Purchasing a franchise may seem like the quickest way to business success. After all, you don’t have to build a brand or do any marketing. In some cases, you don’t even need start-up costs, because they’re part of your franchise package. It can be helpful to look into a franchise you’re already familiar with, but it’s not a strict requirement, because many franchise deals include comprehensive training.
As a seller, franchise agreements are pretty straight forward. They’re a largely hands-off method to expand your reach into other markets, and its low cost, low effort. For your buyer things are a little trickier, so they need to engage the right franchise legal advice. Fortunately, there are law firms that specialize in Australian franchise deals.
To Fit Your Business Needs
Buyers have various reasons for investing in a franchise. Obviously, the first is to make massive profits, but there could be other motivations as well. Maybe they want to set up a family business, so they want to get their friends and relatives involved. This may require study of the fine print, because some franchisors want to install their own management.
Also, if you – the buyer – hope to give your employees autonomy, you need someone to demystify the legalese that explains just how much authority you have. Can you decide what time to open or close, and where your location will be? Do you dictate the amount of stocks you can access, and can you develop campaigns, product lines, services, and packages that play to your team strengths? Lawyers can read the jargon and translate it to English.
To Be Sure The Type of Franchise You’re Getting Involved In
Not all franchise agreements are equal. The most common kind is the business model, where you get everything you need to successfully represent the brand. It includes branded transportation, in-store signage, advertising collateral, brand training, and complete guidance. You also have easy access to the brand head office, and might be assigned a franchise consultant as your go-to guy or girl.
This is what many buyers assume they’re getting, but it’s not always the case. Sometimes, the language in contracts and leases implies something different. For example, from a legal stand-point – and a financial one, a franchise agency had different responsibilities from an authorised dealer or a distributor. And those seemingly benign differences in language could be the difference between doubling your profits and being sued by an irate customer.
To Find Out What Resources You Can Access
In the same way, your agreement spells out the type of help you can get from your franchisor, and sometimes, a single misunderstood word can completely change the face of your franchise. Some franchisors will only let you set up on property they own themselves, so there’s an added legal requirement of purchasing land in their name.
Others have detailed agreements on when, how, and why you can renew you franchise (or not). Some franchisors use a kind of ‘angel investor’ approach where they’ll give you all the funding and equipment you need, and you’ll pay back in installments. Others just want a percentage of your take, but you have to put up the up-front cash on your own.

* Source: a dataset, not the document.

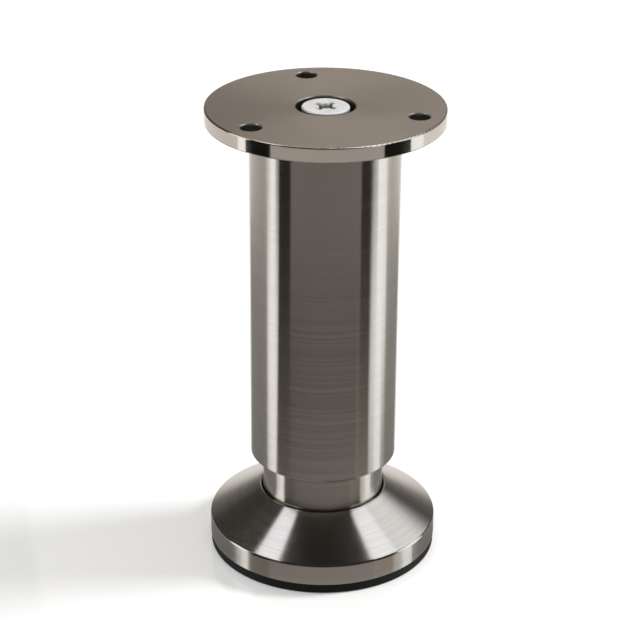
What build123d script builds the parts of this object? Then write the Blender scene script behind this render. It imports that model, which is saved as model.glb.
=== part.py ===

Some franchisors have pre-arranged tax systems in place, while others leave local government dealings to you. These specifications are always clearly laid out in franchise agreements but what’s clear to a lawyer and what’s comprehensible to a layman are vastly different creatures, so find a lawyer you trust and let the deal with the devilish legal details.
To Resolve Any Disagreements That Arise
When you’re small business-person dealing with a big brand, you can feel outclassed and outmatched. It can be intimidating, and sometimes demoralising. That said, you have a wide range of franchisee rights, and a lot of them are in that very same document, cloaked in legal gibberish. Have a lawyer go over everything and explain it to you, so that you’re not blindsided at any point.
Lawyers become especially important in cases where you and your franchisor have a disagreement. It could be as ‘simple’ as deciding if the percentage was based on net or gross takings. Or it could be as complex as confirming whether the franchise lease covers twelve compete months or one calendar year. Either way, having a good lawyer that specialises in franchises can save you a lot of headaches, and a lot more money.